L'homme s'adapte au milieu dans lequel il vit. Et du moment que le milieu est un milieu politique où l'on se fait des concessions réciproques, où l'on se rend des services les uns aux autres, où l'on ne se préoccupe que de son intérêt, on s'adapte à ce milieu, et que devient alors l'intérêt du pays ? J'ai connu des hommes convaincus, dont la conscience était droite, dont la pensée était haute, dont l'esprit était généreux, dont le coeur était sensible, je les ai vus entrer dans la politique, pénétrer dans le Palais-Bourbon. Que sont-ils devenus depuis ? Je parle de ceux qui y sont rentrés pleins d'ardeur, avec le désir de bien faire et qui sont obligés de constater que si, au Parlement, on est impuissant pour le bien, on y est, hélas ! tout puissant pour le mal.
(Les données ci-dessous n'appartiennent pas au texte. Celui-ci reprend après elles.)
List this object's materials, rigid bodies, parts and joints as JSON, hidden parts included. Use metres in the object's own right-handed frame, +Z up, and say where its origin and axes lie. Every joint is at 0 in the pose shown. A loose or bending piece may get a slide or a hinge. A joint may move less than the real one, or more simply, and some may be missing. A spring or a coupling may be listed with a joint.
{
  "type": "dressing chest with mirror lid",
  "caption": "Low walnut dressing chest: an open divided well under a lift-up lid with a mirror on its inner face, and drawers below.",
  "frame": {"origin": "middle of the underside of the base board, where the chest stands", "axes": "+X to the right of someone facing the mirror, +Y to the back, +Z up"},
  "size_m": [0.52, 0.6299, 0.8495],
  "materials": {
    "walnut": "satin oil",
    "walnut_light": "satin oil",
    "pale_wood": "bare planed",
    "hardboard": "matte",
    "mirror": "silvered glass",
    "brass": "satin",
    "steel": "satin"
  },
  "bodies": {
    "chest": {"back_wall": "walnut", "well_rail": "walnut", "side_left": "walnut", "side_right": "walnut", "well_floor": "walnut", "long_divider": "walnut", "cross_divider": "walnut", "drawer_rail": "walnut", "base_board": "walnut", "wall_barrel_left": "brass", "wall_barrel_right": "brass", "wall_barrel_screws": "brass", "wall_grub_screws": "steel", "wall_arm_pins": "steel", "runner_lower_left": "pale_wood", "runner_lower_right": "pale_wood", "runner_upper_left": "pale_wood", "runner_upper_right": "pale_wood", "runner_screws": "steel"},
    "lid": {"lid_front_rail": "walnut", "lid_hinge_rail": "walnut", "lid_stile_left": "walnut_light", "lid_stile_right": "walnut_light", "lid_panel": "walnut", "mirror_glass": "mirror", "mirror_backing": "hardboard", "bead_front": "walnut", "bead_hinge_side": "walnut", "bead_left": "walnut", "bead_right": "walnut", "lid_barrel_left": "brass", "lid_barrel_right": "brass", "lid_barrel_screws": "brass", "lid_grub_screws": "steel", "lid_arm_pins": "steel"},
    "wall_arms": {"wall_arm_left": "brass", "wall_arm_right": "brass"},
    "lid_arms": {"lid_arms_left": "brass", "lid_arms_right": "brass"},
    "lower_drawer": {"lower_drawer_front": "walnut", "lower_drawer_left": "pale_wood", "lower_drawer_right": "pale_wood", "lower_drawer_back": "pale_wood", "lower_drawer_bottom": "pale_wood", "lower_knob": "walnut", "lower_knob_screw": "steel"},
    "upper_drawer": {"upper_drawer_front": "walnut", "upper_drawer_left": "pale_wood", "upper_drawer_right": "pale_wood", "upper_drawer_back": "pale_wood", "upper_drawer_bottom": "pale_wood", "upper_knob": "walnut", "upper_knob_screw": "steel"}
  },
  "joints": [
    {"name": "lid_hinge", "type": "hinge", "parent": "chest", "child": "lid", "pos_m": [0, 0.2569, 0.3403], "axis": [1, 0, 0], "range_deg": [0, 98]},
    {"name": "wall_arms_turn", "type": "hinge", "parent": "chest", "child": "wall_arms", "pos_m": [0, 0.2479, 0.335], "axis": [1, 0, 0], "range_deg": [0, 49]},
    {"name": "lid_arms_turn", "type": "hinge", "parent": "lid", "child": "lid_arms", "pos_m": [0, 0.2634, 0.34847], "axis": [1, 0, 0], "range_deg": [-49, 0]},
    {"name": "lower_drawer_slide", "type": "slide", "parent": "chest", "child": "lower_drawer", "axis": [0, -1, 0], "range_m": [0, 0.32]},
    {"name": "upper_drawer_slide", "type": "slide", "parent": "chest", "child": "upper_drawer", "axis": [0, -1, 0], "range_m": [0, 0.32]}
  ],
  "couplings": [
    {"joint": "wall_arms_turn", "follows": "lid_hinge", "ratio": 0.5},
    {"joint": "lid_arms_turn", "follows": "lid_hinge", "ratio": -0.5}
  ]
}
Les uns se sont retirés, écœurés, les autres ont cédé et, une fois sur la pente, ils sont allés jusqu'au bout. Ils croyaient qu'ils se préservaient de la contamination, mais la contagion était plus forte qu'eux et les a emportés. Ah ! que j'en ai connus de ceux-là ! La plupart des parlementaires sont corrompus d'avance. Ceux-là n'ont pas besoin d'attendre pour s'y pourrir. Ils apportent une corruption de plus, la corruption qu'ils ont en eux.

Sébastien Faure, La pourriture parlementaire, 1921.